Oil sands must remain largely unexploited to meet climate target, study finds
As U.S. President Barack Obama and a Republican-led Congress spar over the proposed Keystone XL pipeline, a new analysis of worldwide fossil-fuel reserves suggests that most of the Alberta oil the pipeline is meant to carry would need to remain in the ground if nations are to meet the goal of limiting global warming to two degrees Celsius.
The study, published Wednesday in the journal Nature, does not single out the Alberta oil sands for special scrutiny, but rather considers the geographic distribution of the world’s total fossil fuel supply, including oil, coal and natural gas reserves, and their potential impact on international efforts to curb global warming.
Advocates of Keystone XL point out that the oil sands are not as large a contributor to climate change as other fuel reserves elsewhere in the world, particularly coal. The study does not disagree with this assessment, but makes clear that a concerted global effort will be needed to maintain at least a 50-per-cent chance of staying under the two-degree limit – a goal agreed to by the majority of nations, including Canada, under the 2009 Copenhagen accord.
The current pace of oil-sands production – roughly two million barrels a day and climbing – would contradict this aim, the study finds.
Using a computer model, economists at University College London calculated both the economic value and carbon content of fossil fuels around the world and looked at the most cost-effective way for fossil-fuel development to proceed while trying to hold to the two-degree global target.
As previous studies have already shown, roughly two-thirds of fossil fuels that can already be extracted at a competitive price will need to remain unburned before 2050 to achieve this goal. The new analysis shows that in order to optimize costs and benefits, that two-thirds cannot be evenly distributed around the world, but must be skewed toward more carbon-intense fuels situated far from potential markets. The computer model suggests that it will be next to impossible to meet climate targets if those fuels are tapped to a significant degree, even as producers continue to develop these reserves.
“I think the most sobering thing from this study is the gulf that it reveals between the declared intention of the politicians and the policy-makers to stick to two degrees, and their willingness to actually contemplate what needs to be done if that is to be even remotely achieved,” said Paul Ekins, a co-author of the study.
In broad terms, the analysis reveals that meeting the two-degree limit will require the curtailing of coal burning to the extent that 82 per cent of global reserves, primarily in the United States and the former Soviet Union, should stay in the ground. Natural gas, which is less carbon-intense, is the most favourable fuel in the analysis. The authors stress that gas will be essential in the transition to a low-carbon future.
Oil occupies a middle ground in the study, but as the optimized model shakes down, Alberta’s oil sands end up largely unused.
Domestic estimates of Alberta’s oil reserves come in at about 168 billion barrels, with hundreds of billions more available for extraction if future oil prices make the resource more attractive. The study uses a more conservative estimate of 48 billion barrels as the current reserve and then finds that only 7.5 billion barrels of that, or about 15 per cent, can be used by 2050 as part of the global allotment of fossil-fuel use in a two-degree scenario. The figure assumes that new technologies will make possible a reduction in the carbon intensity of oil sands production. If this does not happen, the authors say, then even less of the oil-sands reserve should be extracted.

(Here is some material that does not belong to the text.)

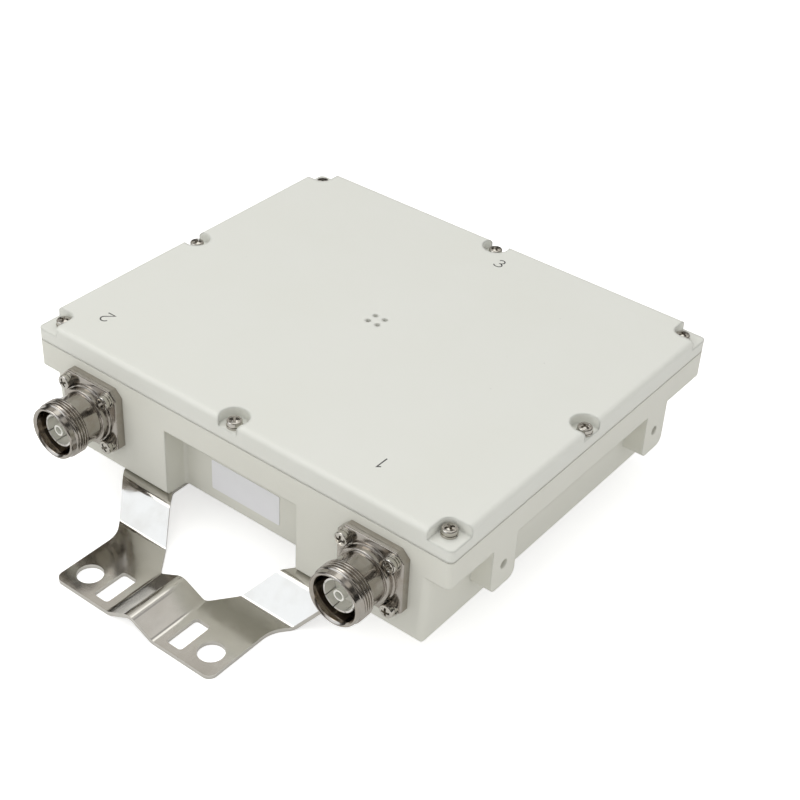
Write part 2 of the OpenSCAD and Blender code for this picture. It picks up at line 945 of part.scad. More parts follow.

Other oil-producing nations including Venezuela, where vast reserves are deemed to be about as carbon-intense as Alberta’s to extract, are in a similar position.
The world is on course for about five degrees of warming over the coming century, which climate scientists say could lead to profound environmental and social impacts. But if international policies put a cost on carbon to avoid those impacts, the result could render investments in the oil sands, including Keystone XL, obsolete.
“This highlights the largest risk in oil-sands production,” said Andrew Leach, a professor of energy policy at the University of Alberta, who was not involved in the study. Dr. Leach noted that the study does not show that stopping the XL pipeline is either necessary or sufficient for achieving the two-degree limit.
However, opponents of the pipeline will undoubtedly be bolstered by the analysis that ties climate-change outcomes to oil sands development, a factor that Mr. Obama has said he would consider when weighing a decision to approve the project or not. On Wednesday, the White House said the President would veto any legislation from Congress to fast track the pipeline’s approval.
Dr. Leach noted that the economically optimal scenario defined by the analysis is unlikely to be implemented globally for political reasons.
In a commentary accompanying the Nature paper, Michael Jakob and Jérôme Hilaire from the Potsdam Institute for Climate Impact Research in Germany note that “only a global climate agreement that compensates losers and is perceived as equitable by all participants can impose strict limits on the use of fossil fuels in the long term.”
In their analysis, the authors of the study also looked a the potential impact of carbon capture and storage technologies (CCS) and found that the result was not enough to change the overall picture, in part because such technologies are not expected to come online rapidly enough to allow fossil fuel burning without consequence.
“That is not to say that CCS is not important,” co-author Christophe McGlade said. “Without it, it is even harder to reach the two-degree limit.”